Techtronic Industries (“TTI”) delivered strong results in 2011, reporting record sales and profits, as our business continued to expand in key markets while successfully managing costs and delivering higher margins. This solid performance demonstrates the fundamental strengths of the Group, centred on our strategic drivers of Powerful Brands, Innovative Products, Exceptional People and Operational Excellence.
Dependable Performance

Sales for the year ended December 31, 2011 increased 8.4% over 2010 to US$3.7 billion as we outpaced the market in a demanding global economic environment. Gross profit margin increased to 32.6%, from 32.2% in 2010 and 31.3% in 2009 showing our ability to drive productivity gains in our operations and supply chain, despite the head winds from higher commodity prices and rises in other input costs. SG&A expenses were reduced from 26.9% of sales in 2010 to 26.8% in 2011. All these improvements drove 2011 earnings before interest and tax up by 30.6% to US$218 million, with margin improving by 100 basis points to 5.9%. Better interest expenses and tax management further lifted profit attributable to shareholders of the Company by 58.9% to US$151 million, while earnings per share rose by 58.3% over the previous year to US9.39 cents.

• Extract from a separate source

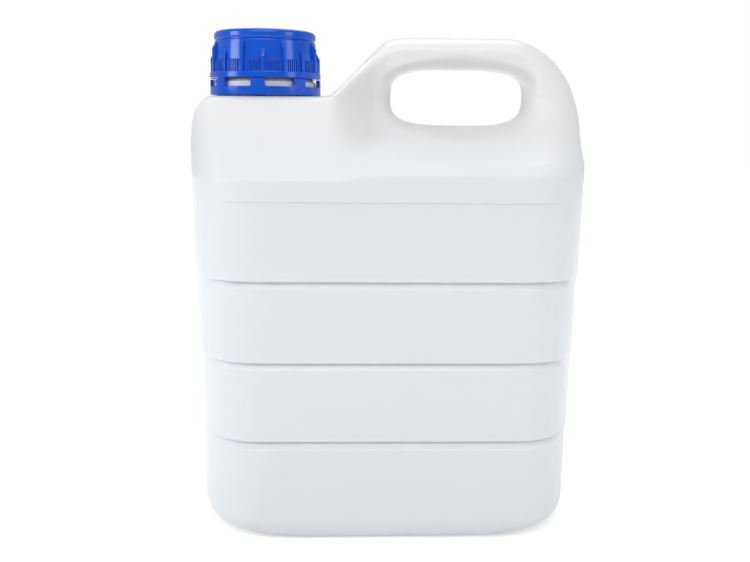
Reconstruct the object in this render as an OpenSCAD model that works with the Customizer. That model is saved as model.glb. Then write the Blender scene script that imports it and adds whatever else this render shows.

Sales at our largest business, Power Equipment, rose by 11.6% to US$2.7 billion, accounting for 72.6% of total sales, up from 70.5% in 2010. Floor Care and Appliances sales rose by 0.7% to US$1.0 billion, accounting for 27.4% of total sales. Despite a challenging market environment, we were able to grow our core North America and Europe businesses. Our geographic expansion program is gaining traction, delivering a 22.3% increase in rest of the world sales.

Combined sales growth and improvements in operational efficiency drove positive free cash flow of US$149 million for the year. Our debt and working capital position remains comfortable and in line with our targets. Working capital as a percentage to sales improved from 21.9% in 2010 to 18.9% in 2011. Gearing continued to decline, reaching 59.3% at the end of 2011 from 66.1% as at June 30, 2011.

I am pleased to announce that the Board is recommending a final dividend of HK7.75 cents (approximately US1.00 cent) per share. Together with the interim dividend of HK5.00 cents (approximately US0.64 cent) per share, this will result in a full-year dividend of HK12.75 cents (approximately US1.64 cents) per share, against HK10.00 cents (approximately US1.28 cents) per share in 2010, an increase of 27.5%.

Dedicated Focus

We have a sound strategy with a dedicated focus on execution. We are delivering value to our customers and providing TTI with a scalable engine for growth.

TTI has a stable of powerful brands that occupy leadership positions in important markets across the globe. Our multi-brand approach in power tools, outdoor power equipment and floor care allows us to segment end-users. An example of the power of our brands has been the transformation of RYOBI® power tools and accessories into a leader in the consumer segment. Behind this success is the RYOBI® ONE+ System® of cordless tools, which continues to expand its customer base. The success of the cordless system has now been leveraged into the consumer outdoor portable tools segment, which had a successful 2011, firmly establishing another growth category for the RYOBI® brand.

We understand that exciting new products are fundamental to winning customers and that user-focused innovation creates strong brand loyalty. We have invested in R&D every year, even in times of economic challenge, resulting in new products contributing approximately one third of the Group’s sales, the level targeted in our Strategic Roadmap.

We have an enviable track record of enhancing our existing product platforms while each year producing ground-breaking new products. This is clearly demonstrated by the game-changing MILWAUKEE® lithium ion cordless power tool innovations that enhance end-user productivity. These range from their RedLithium with best-inclass power, to the newly introduced FUEL, which is the leading edge in unbeatable durability, energy efficiency, long charge life and power. As a result, MILWAUKEE® has become one of the fastest growing industrial power tool brands in North America and other key markets.

Our dedicated focus on cost improvement and productivity follows a highly disciplined, company-wide process that delivers savings through value analysis of products, manufacturing and other supply chain efficiencies. This focus was an important contributor to our gross margin improvement in 2011, as it enabled us to offset rising input costs.

Seizing Growth Opportunities

TTI has been growing its business, improving profitability, generating free cash flow, and strengthening its balance sheet. We have created a leading position with our strong brand portfolio, cost efficient production and stream of innovative products which are facilitating further expansion into new categories and new geographies. Global brands, rapid speed-to-market of new innovative products, and scale are necessary to achieve market leadership and superior growth. Our proven track record demonstrates that we have solid, executable plans in place to capture enormous growth potential going forward.

I wish to extend my appreciation to our many dedicated customers and business partners for their support during the year, to our people for their passion and hard work in turning TTI’s vision into the reality of well made, cost effective products, my fellow directors for their sound contribution and to our many shareholders for their commitment.